You may feel the same hopelessness, the same inability to change. You may feel destined to live out the same ineffective patterns in your own marriage. But that’s like giving up on a garden because the soil is too hard or too rocky or infested with weeds. Have you ever hear of a pick, shovel, hoe, soil amendments, and a little hard work?

In the same way you can change the condition of soil and unlearn bad patterns of dealing with conflict and learn new ones. It’s never too late to learn and implement the biblical principles for forgiving love.

It is our God-given responsibility to cultivate good soil in our marriage relationships so that our children and grandchildren will have a biblical pattern to follow in their marriages.

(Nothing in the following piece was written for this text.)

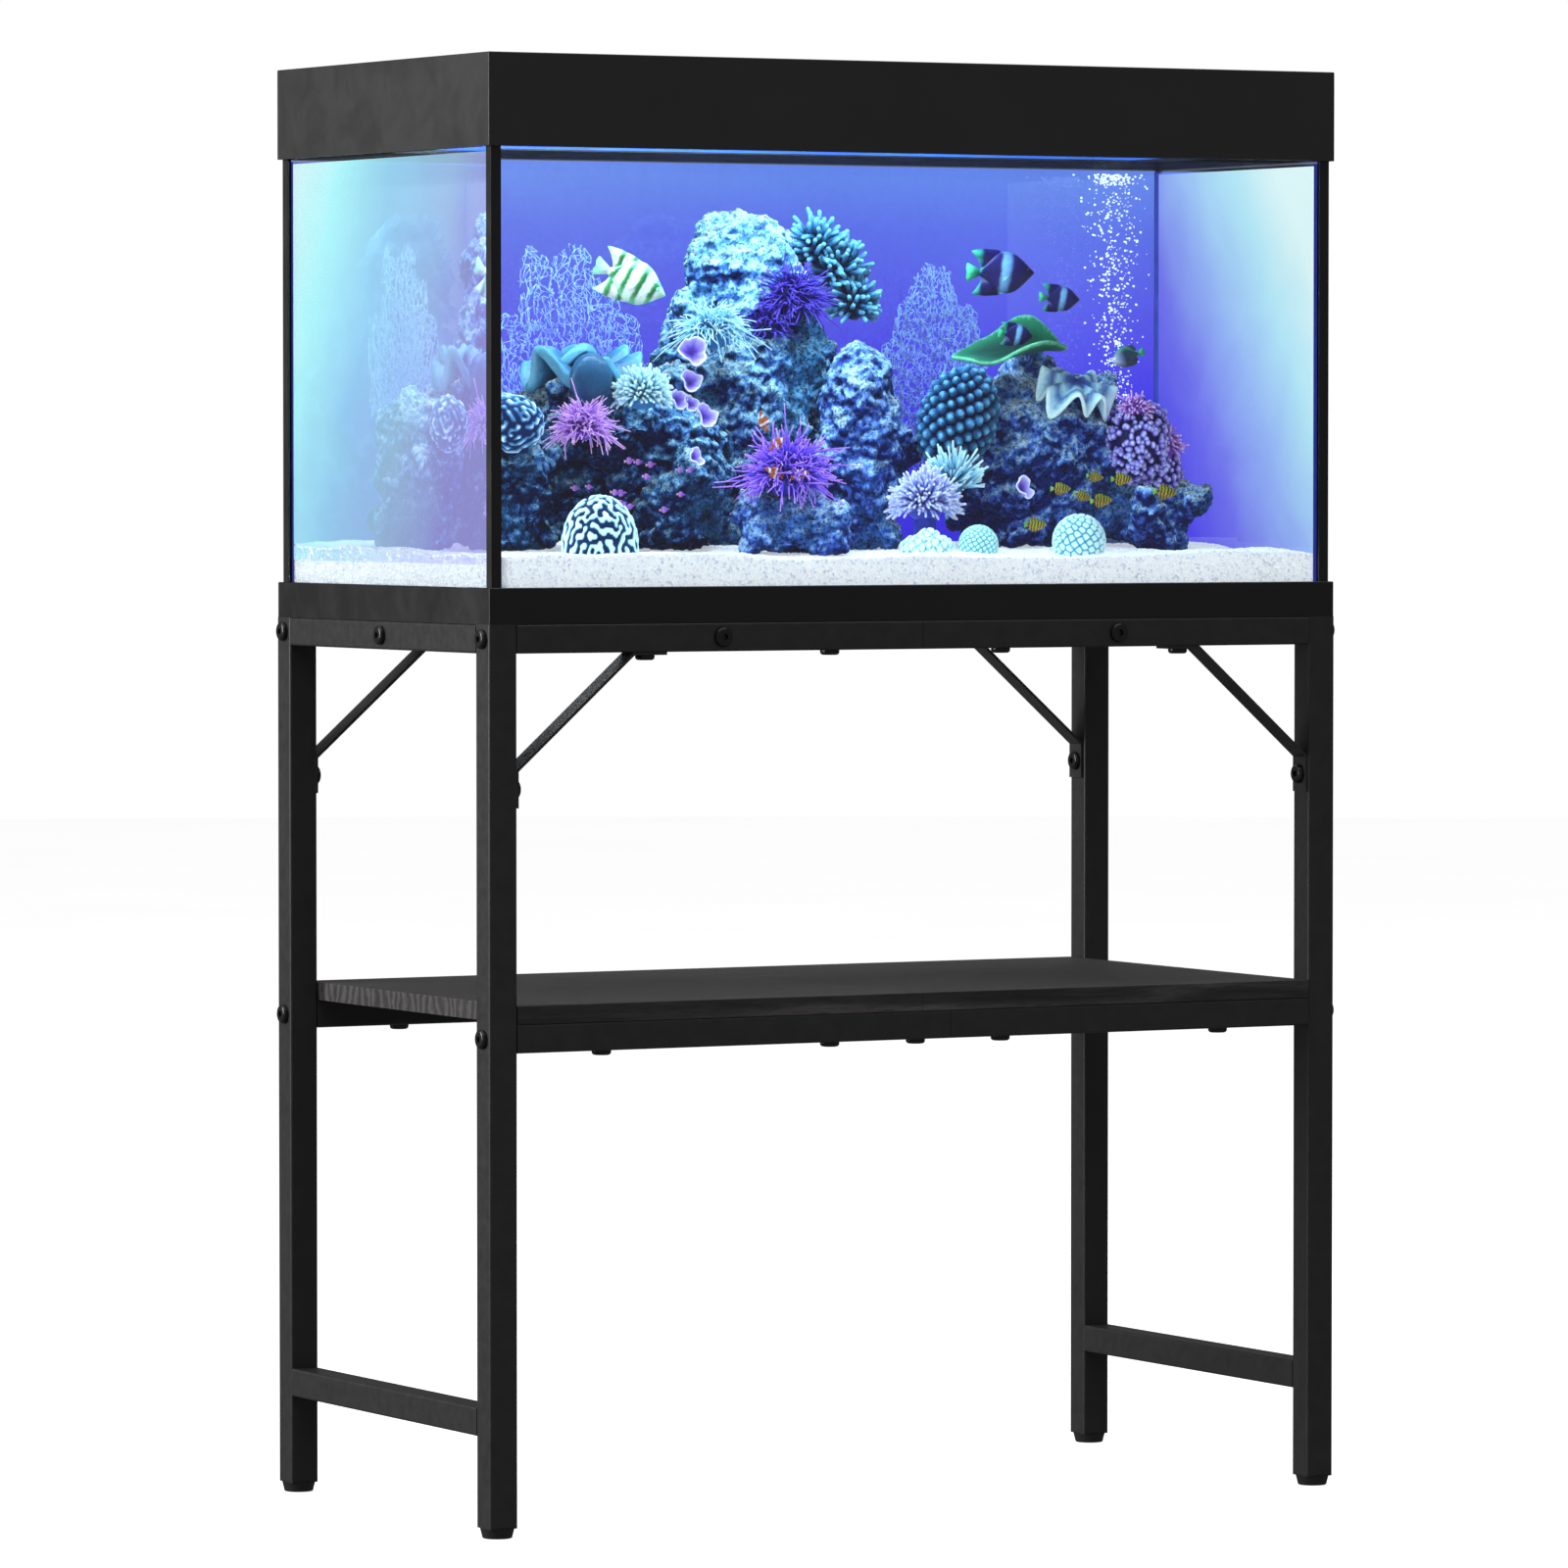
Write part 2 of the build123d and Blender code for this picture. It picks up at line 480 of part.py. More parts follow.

The psalmist wrote: “For [God] issued his decree to Jacob; he gave his law to Israel. He commanded our ancestors to teach them to their children, so the next generation might know them—even the children not yet born—that in turn might teach their children. So each generation can set its hope anew on God, remembering his glorious miracles and obeying his commands” (Psalm 78:5-7).

As you divorce-proof your marriage through forgiving love, you will help your children to divorce-proof their marriages.

So what are you doing to alter the patterns you learned? How are you making your marriage different from that of your parents? How can you bequeath to your children a family legacy that is more biblical and positive than that of your family of origin?

You look at this responsibility in two ways. You can think of it as a tremendous burden and a lot of hard work. Or you can welcome it as an opportunity to pass on to your children something that was not passed on to you. Even if you didn’t grow up in a healthy home, you can commit yourself to developing healthy patterns for resolving conflict.

The family you came from is important, but it’s not as important as the family you’ll leave behind. Identify from your family of origin the barriers to communication and healthy conflict resolution. Gain whatever insight you can from the past, deal with the emotional pain of it, and then move on to developing new patterns that include confession and forgiveness of offenses and healing of hurts.

As you leave behind and begin to create a more positive present, you’ll bless the next generation. One way or another, you will leave your handprints all over the personalities and hearts of your children. Will you leave behind a generation that will reach the world for Christ, or will you give up at the daunting task and let them go their own way?

What are you doing to give your children the spiritual training and skills they will need for their lives and marriages? What kind of godly heritage are you leaving them? The key is found in establishing a home that honors God, a home where each individual is encouraged to develop a relationship with Jesus, a home where people make mistakes and fail each other but recognize they have the power, through God, to be transformed.

Conflict in your marriage is inevitable, but you don’t have to remain trapped in the dysfunctional patterns of resolving conflict you learned from your parents or the world around you.


Cindy and I believe that each of us as couples have the responsibility to break free from whatever negative patterns we brought into our marriage. Even if we’ve been married 30+ years it’s not too late to change. After all isn’t that what Jesus specializes in—making us into new creations? 

We encourage you to seek out whatever help you may need to get to the place where you have the healthy God honoring marriage that your children deserve to have modeled for them. Just don’t buy the lie any longer that you’ll “never be able to change.” Through Christ, God is able to make all things new!